Stated task | Repeat the entire listing exactly as written.
------------------------------------------------
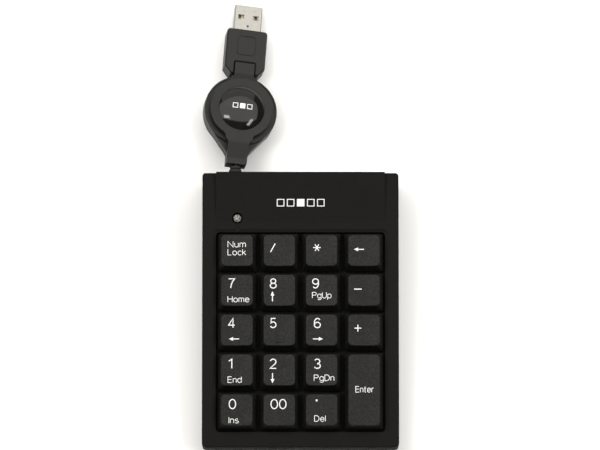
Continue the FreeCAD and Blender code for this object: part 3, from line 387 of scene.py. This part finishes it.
def glyphs():
    """Single-line letters: strokes on a cap height of 1, from a left edge at 0."""
    stem = [(0, 0), (0, X_HIGH)]
    bowl = arc(0.25, 0.36, 0.25, 0.36, 0, FULL)
    six = [arc(0.28, 0.29, 0.28, 0.29, 0, FULL), arc(0.30, 0.50, 0.30, 0.50, 45, 205)]
    return {
        "0": [arc(0.28, 0.5, 0.28, 0.5, 0, FULL)],
        "1": [[(0, 0.78), (0.24, 1), (0.24, 0)]],
        "2": [arc(0.28, 0.71, 0.27, 0.29, 165, -38) + [(0, 0), (0.57, 0)]],
        "3": [arc(0.26, 0.76, 0.23, 0.24, 155, -90) + arc(0.26, 0.26, 0.27, 0.26, 90, -155)],
        "4": [[(0.43, 0), (0.43, 1), (0, 0.27), (0.60, 0.27)]],
        "5": [[(0.51, 1), (0.11, 1), (0.05, 0.50)] + arc(0.27, 0.31, 0.28, 0.31, 140, -155)],
        "6": six,
        "7": [[(0, 1), (0.56, 1), (0.38, 0.72), (0.25, 0.40), (0.19, 0)]],
        "8": [arc(0.28, 0.76, 0.23, 0.24, 0, FULL), arc(0.28, 0.26, 0.28, 0.26, 0, FULL)],
        "9": half_turned(six, 0.57),
        "D": [[(0, 0), (0, 1), (0.24, 1)] + arc(0.24, 0.5, 0.36, 0.5, 80, -80) + [(0.24, 0), (0, 0)]],
        "E": [[(0.50, 1), (0, 1), (0, 0), (0.52, 0)], [(0, 0.53), (0.46, 0.53)]],
        "H": [[(0, 0), (0, 1)], [(0.58, 0), (0.58, 1)], [(0, 0.53), (0.58, 0.53)]],
        "I": [[(0, 0), (0, 1)]],
        "L": [[(0, 1), (0, 0), (0.45, 0)]],
        "N": [[(0, 0), (0, 1), (0.58, 0), (0.58, 1)]],
        "P": [[(0, 0), (0, 1), (0.30, 1)] + arc(0.30, 0.75, 0.25, 0.25, 75, -75) + [(0.30, 0.5), (0, 0.5)]],
        "U": [[(0, 1)] + arc(0.28, 0.28, 0.28, 0.28, 180, 360) + [(0.56, 1)]],
        "c": [arc(0.25, 0.36, 0.25, 0.36, 45, 315)],
        "d": [bowl, [(0.50, 0), (0.50, 1)]],
        "e": [[(0.02, 0.37), (0.49, 0.37)] + arc(0.25, 0.36, 0.24, 0.36, 10, 320)],
        "g": [bowl, [(0.50, X_HIGH)] + arc(0.26, -0.08, 0.24, 0.20, 0, -150)],
        "k": [[(0, 0), (0, 1)], [(0.38, X_HIGH), (0, 0.32)], [(0.15, 0.45), (0.42, 0)]],
        "l": [[(0, 0), (0, 1)]],
        "m": [stem, arc(0.16, 0.50, 0.16, 0.22, 175, 0) + [(0.32, 0)],
              arc(0.48, 0.50, 0.16, 0.22, 175, 0) + [(0.64, 0)]],
        "n": [stem, arc(0.21, 0.48, 0.21, 0.24, 175, 0) + [(0.42, 0)]],
        "o": [bowl],
        "p": [[(0, X_HIGH), (0, -0.28)], bowl],
        "r": [stem, arc(0.24, 0.42, 0.24, 0.30, 170, 80)],
        "s": [arc(0.20, 0.55, 0.18, 0.17, 40, 265) + arc(0.20, 0.19, 0.20, 0.19, 85, -140)],
        "t": [[(0.12, 0.95), (0.12, 0.15)] + arc(0.23, 0.12, 0.11, 0.12, 190, 290),
              [(0, 0.70), (0.30, 0.70)]],
        "u": [[(0, X_HIGH)] + arc(0.21, 0.23, 0.21, 0.23, 180, 355), [(0.42, X_HIGH), (0.42, 0)]],
    }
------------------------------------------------
In response |
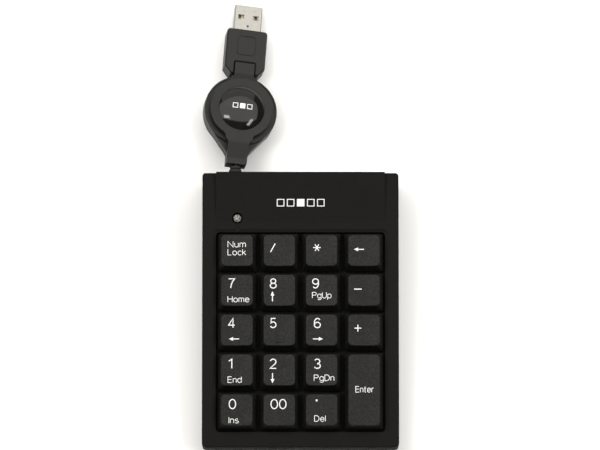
Continue the FreeCAD and Blender code for this object: part 3, from line 387 of scene.py. This part finishes it.
def glyphs():
    """Single-line letters: strokes on a cap height of 1, from a left edge at 0."""
    stem = [(0, 0), (0, X_HIGH)]
    bowl = arc(0.25, 0.36, 0.25, 0.36, 0, FULL)
    six = [arc(0.28, 0.29, 0.28, 0.29, 0, FULL), arc(0.30, 0.50, 0.30, 0.50, 45, 205)]
    return {
        "0": [arc(0.28, 0.5, 0.28, 0.5, 0, FULL)],
        "1": [[(0, 0.78), (0.24, 1), (0.24, 0)]],
        "2": [arc(0.28, 0.71, 0.27, 0.29, 165, -38) + [(0, 0), (0.57, 0)]],
        "3": [arc(0.26, 0.76, 0.23, 0.24, 155, -90) + arc(0.26, 0.26, 0.27, 0.26, 90, -155)],
        "4": [[(0.43, 0), (0.43, 1), (0, 0.27), (0.60, 0.27)]],
        "5": [[(0.51, 1), (0.11, 1), (0.05, 0.50)] + arc(0.27, 0.31, 0.28, 0.31, 140, -155)],
        "6": six,
        "7": [[(0, 1), (0.56, 1), (0.38, 0.72), (0.25, 0.40), (0.19, 0)]],
        "8": [arc(0.28, 0.76, 0.23, 0.24, 0, FULL), arc(0.28, 0.26, 0.28, 0.26, 0, FULL)],
        "9": half_turned(six, 0.57),
        "D": [[(0, 0), (0, 1), (0.24, 1)] + arc(0.24, 0.5, 0.36, 0.5, 80, -80) + [(0.24, 0), (0, 0)]],
        "E": [[(0.50, 1), (0, 1), (0, 0), (0.52, 0)], [(0, 0.53), (0.46, 0.53)]],
        "H": [[(0, 0), (0, 1)], [(0.58, 0), (0.58, 1)], [(0, 0.53), (0.58, 0.53)]],
        "I": [[(0, 0), (0, 1)]],
        "L": [[(0, 1), (0, 0), (0.45, 0)]],
        "N": [[(0, 0), (0, 1), (0.58, 0), (0.58, 1)]],
        "P": [[(0, 0), (0, 1), (0.30, 1)] + arc(0.30, 0.75, 0.25, 0.25, 75, -75) + [(0.30, 0.5), (0, 0.5)]],
        "U": [[(0, 1)] + arc(0.28, 0.28, 0.28, 0.28, 180, 360) + [(0.56, 1)]],
        "c": [arc(0.25, 0.36, 0.25, 0.36, 45, 315)],
        "d": [bowl, [(0.50, 0), (0.50, 1)]],
        "e": [[(0.02, 0.37), (0.49, 0.37)] + arc(0.25, 0.36, 0.24, 0.36, 10, 320)],
        "g": [bowl, [(0.50, X_HIGH)] + arc(0.26, -0.08, 0.24, 0.20, 0, -150)],
        "k": [[(0, 0), (0, 1)], [(0.38, X_HIGH), (0, 0.32)], [(0.15, 0.45), (0.42, 0)]],
        "l": [[(0, 0), (0, 1)]],
        "m": [stem, arc(0.16, 0.50, 0.16, 0.22, 175, 0) + [(0.32, 0)],
              arc(0.48, 0.50, 0.16, 0.22, 175, 0) + [(0.64, 0)]],
        "n": [stem, arc(0.21, 0.48, 0.21, 0.24, 175, 0) + [(0.42, 0)]],
        "o": [bowl],
        "p": [[(0, X_HIGH), (0, -0.28)], bowl],
        "r": [stem, arc(0.24, 0.42, 0.24, 0.30, 170, 80)],
        "s": [arc(0.20, 0.55, 0.18, 0.17, 40, 265) + arc(0.20, 0.19, 0.20, 0.19, 85, -140)],
        "t": [[(0.12, 0.95), (0.12, 0.15)] + arc(0.23, 0.12, 0.11, 0.12, 190, 290),
              [(0, 0.70), (0.30, 0.70)]],
        "u": [[(0, X_HIGH)] + arc(0.21, 0.23, 0.21, 0.23, 180, 355), [(0.42, X_HIGH), (0.42, 0)]],
    }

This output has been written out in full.